In High School, I was the girl who boldly declared herself a feminist to anyone who cared to listen. I firmly believed that the dreaded patriarchy needed to be smashed and that the oppressed women needed to make their voices heard. Learning about courageous women like Susan B. Anthony, Elizabeth Cady Stanton, Harriet Tubman, Mary Wollstonecraft etc. emboldened me, and I was proud to stand alongside them.
And then a few years went by, and a lot changed.
First of all, feminism today is different than it was in the late nineteenth century. The first wave feminism – which includes my feminist heroes – is probably the purest form of feminism. All women wanted was for men to “remove their feet from their necks.” They wanted to be treated as individuals and not as property, to be given the right to vote, and to be considered as intellectual equals.
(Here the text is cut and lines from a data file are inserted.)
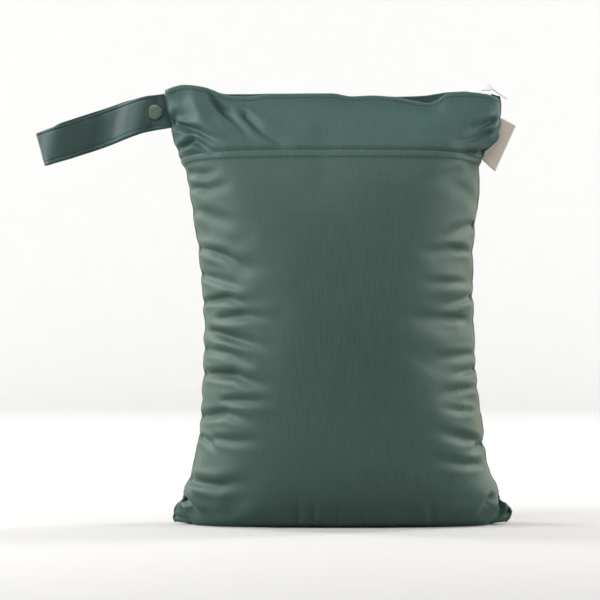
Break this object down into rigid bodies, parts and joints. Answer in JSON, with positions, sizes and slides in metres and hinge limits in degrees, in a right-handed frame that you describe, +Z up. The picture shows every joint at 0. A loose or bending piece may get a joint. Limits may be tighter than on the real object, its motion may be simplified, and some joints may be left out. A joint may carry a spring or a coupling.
{
  "type": "wet bag",
  "caption": "Zip-top coated cloth wet bag for nappies, filled and standing on its flattened base, with an outer slip pocket, a doubled carry strap closed by a press stud and a small side label.",
  "frame": {"origin": "on the floor, under the middle of the flattened base", "axes": "+Z up; +X to the right seen from the front, towards the zip slider and the label; the pocket's side faces -Y"},
  "size_m": [0.3931, 0.1192, 0.3587],
  "materials": {
    "cloth": "coated jersey, faint sheen",
    "strap": "coated jersey, faint sheen",
    "tape": "white woven zip tape",
    "coil": "white nylon coil",
    "slider": "white enamel",
    "stud": "satin resin",
    "label": "unbleached woven tape"
  },
  "bodies": {
    "bag": {"back_panel": "cloth", "front_panel": "cloth", "pocket_panel": "cloth", "zip_tape_front": "tape", "zip_tape_back": "tape", "zip_coil": "coil", "zip_slider": "slider", "strap": "strap", "snap_cap_front": "stud", "snap_cap_back": "stud", "snap_socket": "stud", "label": "label"},
    "pull": {"zip_pull": "slider"}
  },
  "joints": [
    {"name": "pull_hinge", "type": "hinge", "parent": "bag", "child": "pull", "pos_m": [0.12189, 0, 0.35713], "axis": [0, -1, 0], "range_deg": [0, 200]}
  ]
}
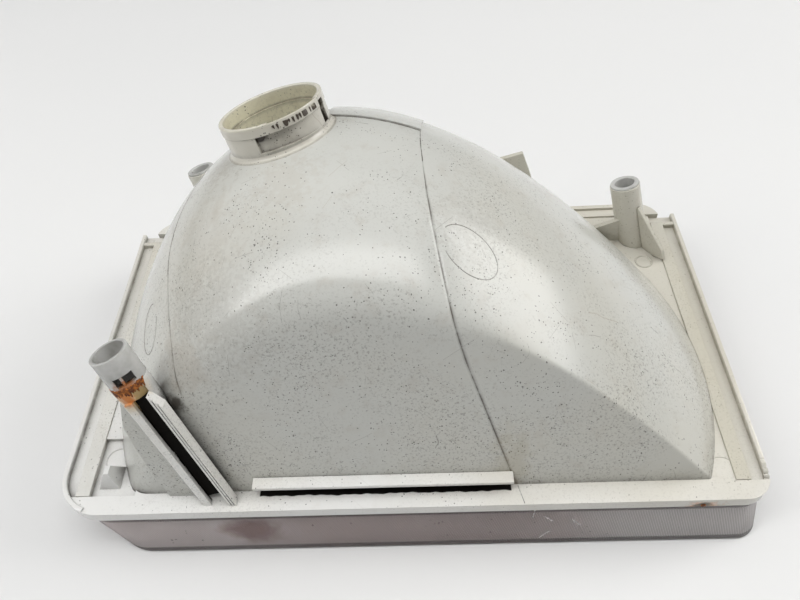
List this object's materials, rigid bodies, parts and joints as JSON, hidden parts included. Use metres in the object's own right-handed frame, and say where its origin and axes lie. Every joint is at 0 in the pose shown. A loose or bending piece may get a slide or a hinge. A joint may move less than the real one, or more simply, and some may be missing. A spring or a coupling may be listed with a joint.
{
  "type": "car headlight assembly",
  "caption": "Rectangular plastic car headlight housing with a leaning parabolic bowl, open bulb collar, hollow aiming towers, edge rails and a clear fluted lens.",
  "frame": {"origin": "middle of the lens face, which the lamp rests on", "axes": "+Z from the lens face to the bulb collar, +X along the lamp's width, -Y towards the lamp's top edge"},
  "size_m": [0.2307, 0.1432, 0.1164],
  "materials": {
    "aged_housing": "aged off-white moulded plastic",
    "mirror_coating": "vacuum aluminised skin",
    "clear_lens": "clear moulded plastic with fine flutes",
    "sealant": "dark bonding sealant",
    "rusted_steel": "rusted",
    "nylon_socket": "translucent nylon"
  },
  "bodies": {
    "root": {"reflector_bowl": "aged_housing", "mounting_flange": "aged_housing", "left_side_rail": "aged_housing", "right_side_rail": "aged_housing", "left_side_ridge": "aged_housing", "right_side_ridge": "aged_housing", "rear_flange_rail": "aged_housing", "bulb_collar": "aged_housing", "collar_base_ring": "aged_housing", "left_aim_tower": "aged_housing", "left_tower_rails": "aged_housing", "left_tower_gusset": "aged_housing", "right_aim_tower": "aged_housing", "right_tower_gusset": "aged_housing", "right_tower_ribs": "aged_housing", "rear_pivot_tower": "aged_housing", "rear_bracket_tab": "aged_housing", "front_ledge": "aged_housing", "corner_wedge": "aged_housing", "reflector_coating": "mirror_coating", "outer_lens": "clear_lens", "lens_sealant": "sealant", "lens_retaining_pin": "rusted_steel", "left_aim_socket": "nylon_socket", "right_aim_socket": "nylon_socket", "rear_pivot_socket": "nylon_socket"}
  },
  "joints": []
}
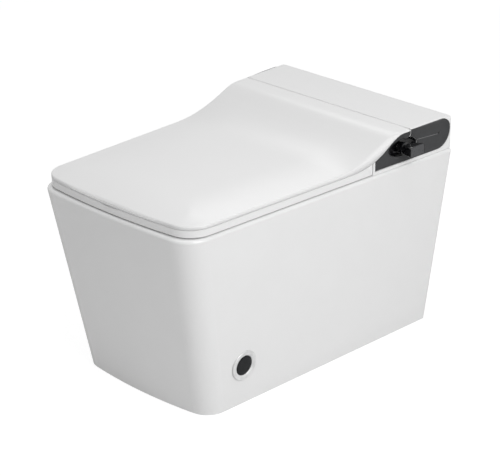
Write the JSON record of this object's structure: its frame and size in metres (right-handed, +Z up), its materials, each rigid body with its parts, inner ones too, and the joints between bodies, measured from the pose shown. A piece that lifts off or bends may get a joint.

The women did not disrespect or hate men, and their goal was to gain the respect and the rights that they had always deserved — this I will always support.
Today’s feminism has become far more complex. At its core, I still believe that it still embodies the basic principle of equality; yet, there are so many modern feminists today who have warped and twisted the original meaning. Because of this, I find myself routinely disagreeing with today’s feminism.
Feminists today state that not only is abortion justified, but that it’s their right to abort their unborn children. “My body, my choice!” is the mantra that rings throughout the Women’s March and encases the Planned Parenthood stickers and pins that women proudly wear. What I believe is that women have been fed the lie that they can be empowered and gain strength through “taking control of their bodies,” and choosing whether or not to have the baby. It’s an awful lie that silences the women who will never be able to speak for themselves: the unborn women. Hundreds of years ago, women did not have a voice, and they were able to make it heard within the past 150 years. Unborn women will never find their voice because they can’t use it yet! But they deserve to live just as much as me, or any other woman. True feminism would not support this belief. Feminism should support all women – even if they haven’t exited the womb yet.
Secondly, feminism today is selective. If a woman is a liberal activist, she’s brave and strong. If a woman dares to be conservative then she’s evil and gross. For example, Chelsea Handler re-tweeted a video that mocked Sarah Huckabee Sanders’ looks. When Twitter followers called her out for it, she justified her position by stating: “This woman deserves to be taken down. She is pure evil.” Many “feminists” today engage in this behavior; instead of respecting other women’s perspectives, they choose to dehumanize, degrade, and insult them.
Another example is Michelle Obama stating how she could not believe or understand why women would not vote for Hillary Clinton. In September 2017, Obama stated, “Any woman who voted against Hillary Clinton voted against their own voice.”Assuming that all women would agree with Hillary Clinton’s views or her beliefs solely because she is a woman is ridiculous. Real feminists would recognize that women can think for themselves — they are not sheep. Real feminists would recognize that some may women may have been disturbed by Hillary Clinton’s email scandal, or the fact that she actively tried to silence her husband’s rape victims. Real feminists would encourage diversity of opinion and would not promote the misogynistic belief that women should be of one mind.
Essentially, true feminism is the idea that women support women, and – yes, believe it or not – this means that you support a woman’s ability to choose and think for herself even if you disagree with her.
Many feminists today also blast men repeatedly, and deem far too many things as sexist. “Smash the patriarchy,” and “girl power” are the battle-cry of modern day feminists; many routinely put men down and subtly imply that men are lesser human beings than women. For all this I have to wonder what their objective is. Are they trying to show men that they believe in equality? Incessantly berating and degrading men doesn’t seem to be the way to do it. If you want someone to understand your viewpoint, you can’t do that by condemning their existence. If you say you believe in equality, show it in the way you treat the opposite sex. This does not mean that women should stay silent if men display sexist behaviors. If men assault women or demean them then of course we need to condemn men and call them out for their unacceptable behavior. But saying that men are inherently dangerous, and promoting the idea that women are better, stronger, and smarter than men is counterproductive to the movement for equality.
Then there’s the extreme feminist movements that tend to isolate most rational women: the pussy hat, the yelling, the free-the-nipple movement, the over-sexualization…there are a lot of extremes that many proclaimed modern feminists resort to that seem to take women’s progression a few steps backwards. I don’t need to wear a pussy hat to show I support women, or that I am strong. Working hard for my career goals, living life as an independent woman who doesn’t depend on a man for success or survival, respecting all those around me regardless of their beliefs – that’s feminism. I feel that if modern day feminism focused more on those core aspects that make it what it is, most people would still proudly identify as feminists.
I know that many of these aspects of feminism resonate with many women. I may disagree or fail to understand these aspects, but I can respect other women’s perspectives. I believe in the power women can have, in the strength they possess, and I have so much respect for all the boundaries we’ve crossed and the glass ceilings we’ve shattered. The feminist movement is a powerful one with plenty of potential – it has always been that. Perhaps if this movement shifts its focus and tone to a more respectful and tolerant one, then more progress will be made and more people will respect the movement.